In years past, the effort has largely focused on manual labor. This is the first year medical services have been done on a volunteer basis by dentists, doctors and clinicians.

It was thanks to Access Partnership that the doctors were brought in and the clinic was included this year.

A few months ago, Candice Driskell, executive director of Access Partnership, approached United Way’s Kellam about including medical services in the Day of Caring. Both women have medical backgrounds, and Driskell started dreaming up all the possibilities.

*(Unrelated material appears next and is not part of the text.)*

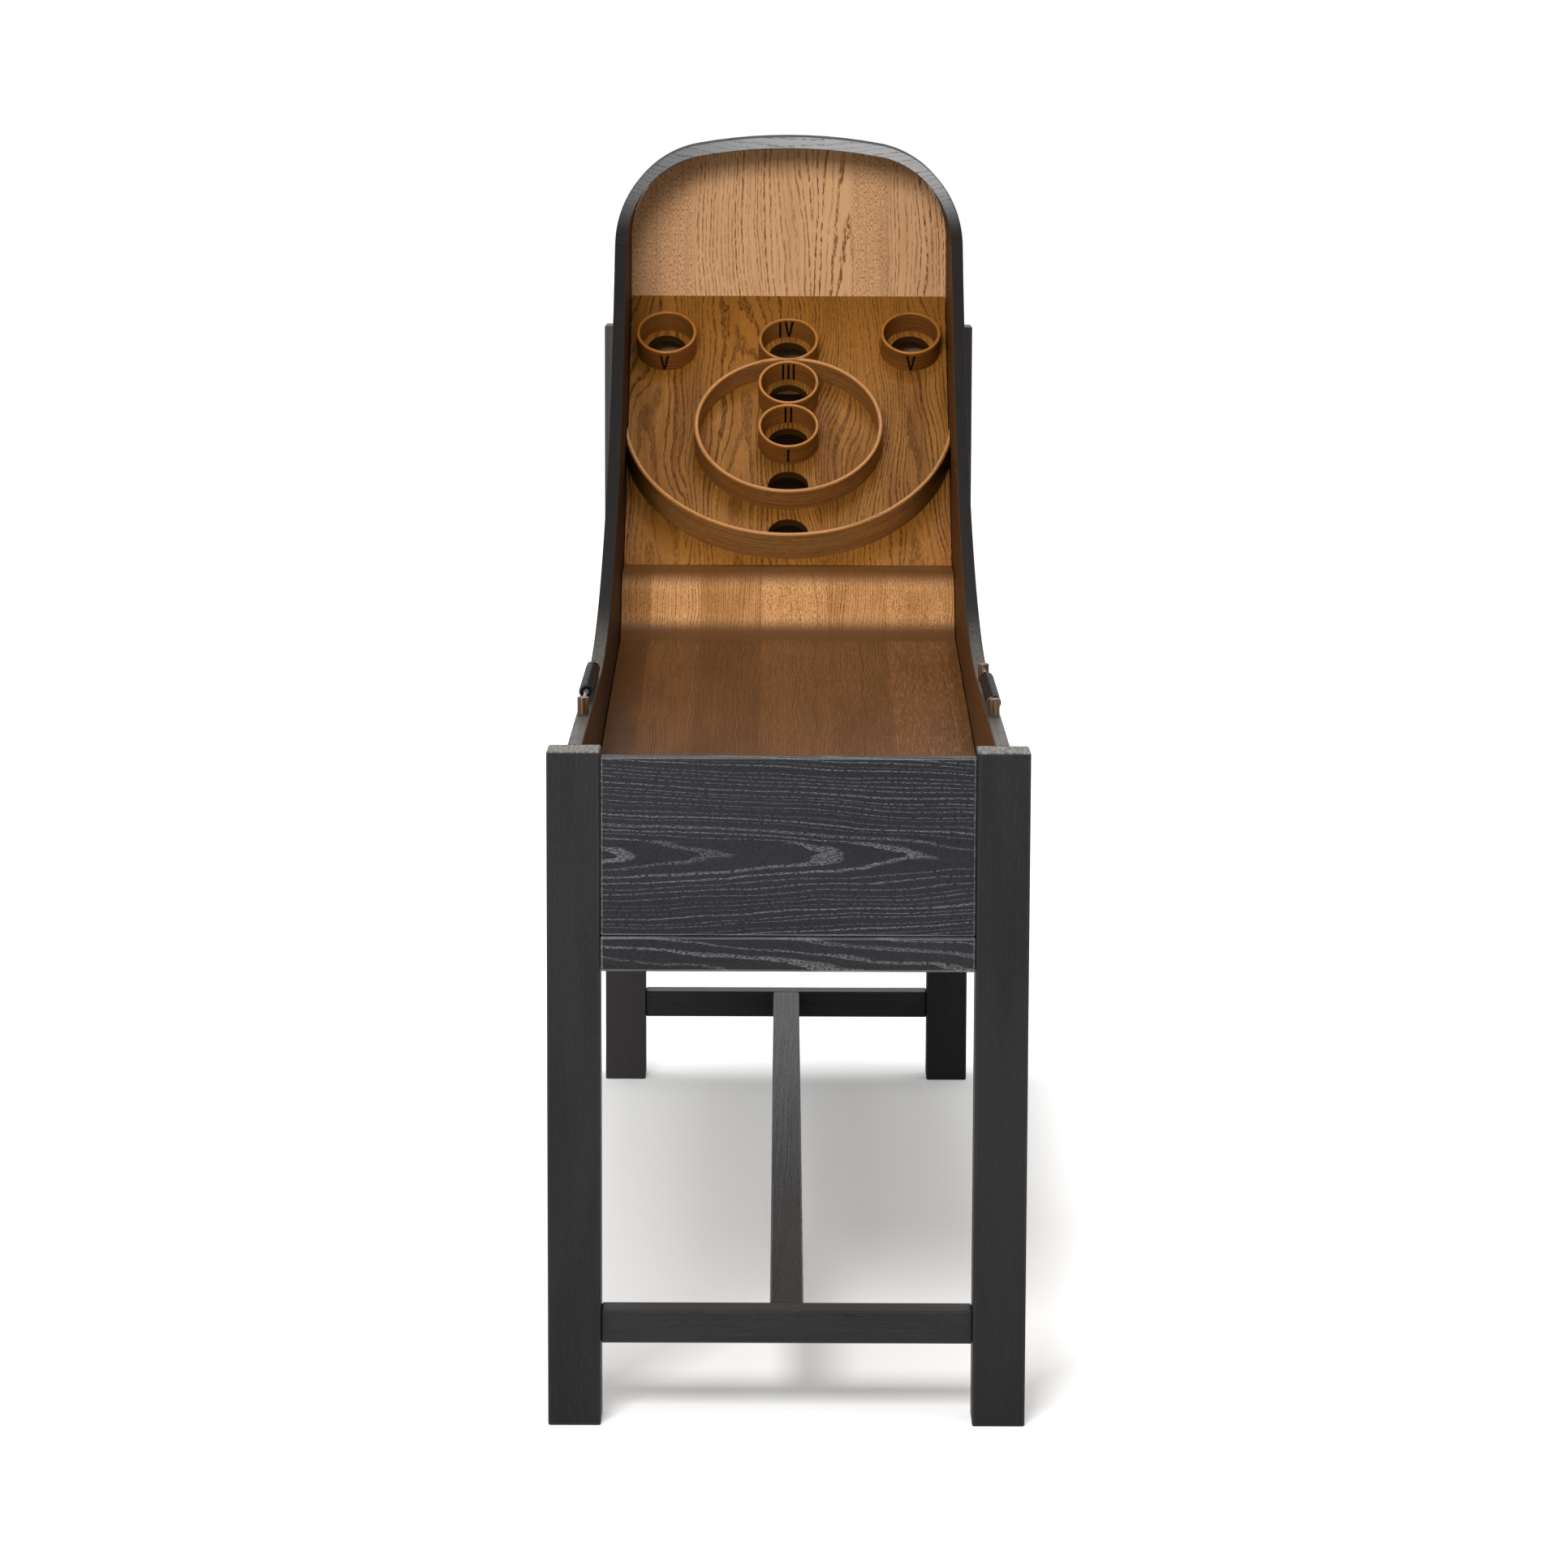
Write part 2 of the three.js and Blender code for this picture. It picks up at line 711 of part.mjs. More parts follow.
function beadShape() {
  const profile = [
    [rodRadius + fitGap, 0],
    [beadRadius - beadEase, 0],
    [beadRadius, beadEase],
    [beadRadius, beadLength - beadEase],
    [beadRadius - beadEase, beadLength],
    [rodRadius + fitGap, beadLength],
    [rodRadius + fitGap, 0],
  ].map(([radius, y]) => new THREE.Vector2(radius, y));
  return new THREE.LatheGeometry(profile, beadSegments);
}

// Beads are counted from the post that the row is pushed against, and slide away from it
function addBeads(side, x, restPost, direction) {
  const firstFace = restPost + direction * (scorerPostRadius + fitGap);
  for (let i = 0; i < beadCount; i += 1) {
    const near = firstFace + direction * i * beadPitch;
    const bead = addPiece(`${side}_bead_${String(i + 1).padStart(2, '0')}`, beadShape(), blackIron);
    bead.position.set(x, direction > 0 ? near : near - beadLength, rodHeight);
  }
}

addLegs();
addStretchers();
addLowerRails();
addSidePanels();
addFrontPanel();
addRearAccessPanel();
addArchHood();
addUpperBackPanel();
addLaneBoard();
addLaunchRamp();
addLaneBearers();
addTargetBoard();
addCups();
addInnerRing();
addOuterArc();
addTargetCleats();
addBallDropBoard();
addBallReturnChute();
addChuteBearer();
addScorerFrame('left', -sideMiddle);
addScorerFrame('right', sideMiddle);
addBeads('left', -sideMiddle, backScorerPost, -1);
addBeads('right', sideMiddle, frontScorerPost, 1);

export default table;
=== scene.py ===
import math

import bmesh
import bpy
from mathutils import Matrix, Vector


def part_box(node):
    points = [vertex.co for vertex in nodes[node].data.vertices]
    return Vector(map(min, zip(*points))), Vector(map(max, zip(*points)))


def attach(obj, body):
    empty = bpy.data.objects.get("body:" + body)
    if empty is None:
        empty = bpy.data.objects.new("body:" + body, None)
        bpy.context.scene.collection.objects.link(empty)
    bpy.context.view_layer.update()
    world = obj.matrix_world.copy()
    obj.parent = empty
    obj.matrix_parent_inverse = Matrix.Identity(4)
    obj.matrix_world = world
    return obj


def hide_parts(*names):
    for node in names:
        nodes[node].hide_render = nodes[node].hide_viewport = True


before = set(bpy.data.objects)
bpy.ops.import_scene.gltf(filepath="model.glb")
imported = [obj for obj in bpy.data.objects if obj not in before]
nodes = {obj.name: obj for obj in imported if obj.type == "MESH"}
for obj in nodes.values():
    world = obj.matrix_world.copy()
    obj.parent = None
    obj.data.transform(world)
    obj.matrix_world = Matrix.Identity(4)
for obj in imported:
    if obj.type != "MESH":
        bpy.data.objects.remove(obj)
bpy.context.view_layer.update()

# The room: a pale studio floor that keeps the table's soft shadow and glows less within the
# table's footprint, a painted shadow there; a white surround, a broad lamp high in front and two
# weak ones overhead. The camera stands well back from the player's end at a tall person's eye
# height, and looks slightly down along the lane.

scene = bpy.context.scene
scene.view_settings.view_transform = "Standard"

camera_lens = bpy.data.cameras.new("camera")
camera_lens.sensor_width = 36.0
camera_lens.lens = 120.43
camera_lens.clip_end = 200.0
camera = bpy.data.objects.new("camera", camera_lens)
camera.location = (-0.0084, -7.9677, 1.8738)
camera.rotation_euler = [math.radians(turn) for turn in (81.556, -0.191, 0.008)]
scene.collection.objects.link(camera)
scene.camera = camera


class Wire:
    """One socket in a tree of shader nodes. Sums written on it add Math nodes."""

    def __init__(self, tree, socket=None):
        self.tree = tree
        self.socket = socket

    def node(self, kind, settings=None, sockets=None, output=0):
        made = self.tree.nodes.new("ShaderNode" + kind)
        for name, value in (settings or {}).items():
            setattr(made, name, value)
        for key, value in (sockets or {}).items():
            if isinstance(value, Wire):
                self.tree.links.new(value.socket, made.inputs[key])
            else:
                made.inputs[key].default_value = value
        return Wire(self.tree, made.outputs[output])

    def math(self, operation, first, second=0.0):
        return self.node("Math", {"operation": operation}, {0: first, 1: second})

    def __add__(self, other):
        return self.math("ADD", self, other)

    def __radd__(self, other):
        return self.math("ADD", other, self)

    def __sub__(self, other):
        return self.math("SUBTRACT", self, other)

    def __rsub__(self, other):
        return self.math("SUBTRACT", other, self)

    def __mul__(self, other):
        return self.math("MULTIPLY", self, other)

    def __rmul__(self, other):
        return self.math("MULTIPLY", other, self)

    def __truediv__(self, other):
        return self.math("DIVIDE", self, other)

    def __rtruediv__(self, other):
        return self.math("DIVIDE", other, self)

    def __pow__(self, other):
        return self.math("POWER", self, other)

    def __abs__(self):
        return self.math("ABSOLUTE", self)

    def above(self, level):
        return self.math("GREATER_THAN", self, level)

    def between(self, low, high):
        """0 below low, 1 above high, and a smooth step between them."""
        return self.node(
            "MapRange",
            {"interpolation_type": "SMOOTHSTEP"},
            {"Value": self, "From Min": low, "From Max": high},
        )

    def blend(self, share, first, second):
        """A colour that goes from first to second as share goes from 0 to 1."""
        return self.node("Mix", {"data_type": "RGBA"}, {0: share, 6: first, 7: second}, 2)

    def place(self):
        """The place on the piece, in metres."""
        return self.node("TexCoord", output="Object")

    def facing(self):
        """The way that the surface faces."""
        return self.node("NewGeometry", output="Normal")

    def past(self, centre):
        """The arrow from a centre to this place."""
        return self.node("VectorMath", {"operation": "SUBTRACT"}, {0: self, 1: centre})

    def along(self, direction):
        """How far this place or arrow reaches in a direction."""
        ends = {0: self, 1: direction}
        return self.node("VectorMath", {"operation": "DOT_PRODUCT"}, ends, "Value")

    def feed(self, shader, socket):
        """Runs this value into a socket of a shader's node."""
        self.tree.links.new(self.socket, shader.inputs[socket])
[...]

“There are so many resources out there,” Driskell said. “It’s just a matter of connecting them, which is what we do. I know that as a volunteer I can feel out of my element doing landscaping, but I would love to use my talent as a nurse to help people, and I’m sure other doctors would feel the same.”

Driskell was right.

The United States Navy donated two dental vans, which provided four extra dental chairs, and there were doctors, dentists and clinicians who turned out to lend a hand. Some drove the better part of two hours to get to the clinic.

“It feels good to know you’re using your abilities to help people who really need it,” said Dr. Dennis Cleckner, a dentist with a Virginia Beach practice. “I’ve done multiple extractions today. It’s not just getting rid of a pain or a nuisance, though. It contributes to overall health. If left alone, it can lead to heart disease.”

The clinic opened in 2007 and began providing dental services in April 2009 through a mobile dental clinic. This year, with its move into a new building, WTFC built a dental wing, where volunteers now provide dental and medical services to uninsured people in Western Tidewater between the ages of 19 and 64 who meet certain income requirements.

One such recipient of Friday’s labor of love was Stephen Stephens, who has been unemployed since the closing of International Paper.

“I’m having my teeth cleaned so I can have my fronts put in,” he explained. “This helps a lot, because I don’t have money to get my teeth cleaned, but it has to be done first. I’ll just be so glad when I can chew food properly.”

After all was said and done on Friday, 45 dental patients were scheduled to be seen and 28 new medical patients were to be brought in and processed.

“A busy day for us is seven patients,” Witt said. “Our wait list gets bigger and bigger every day. What they helped do here today was huge.”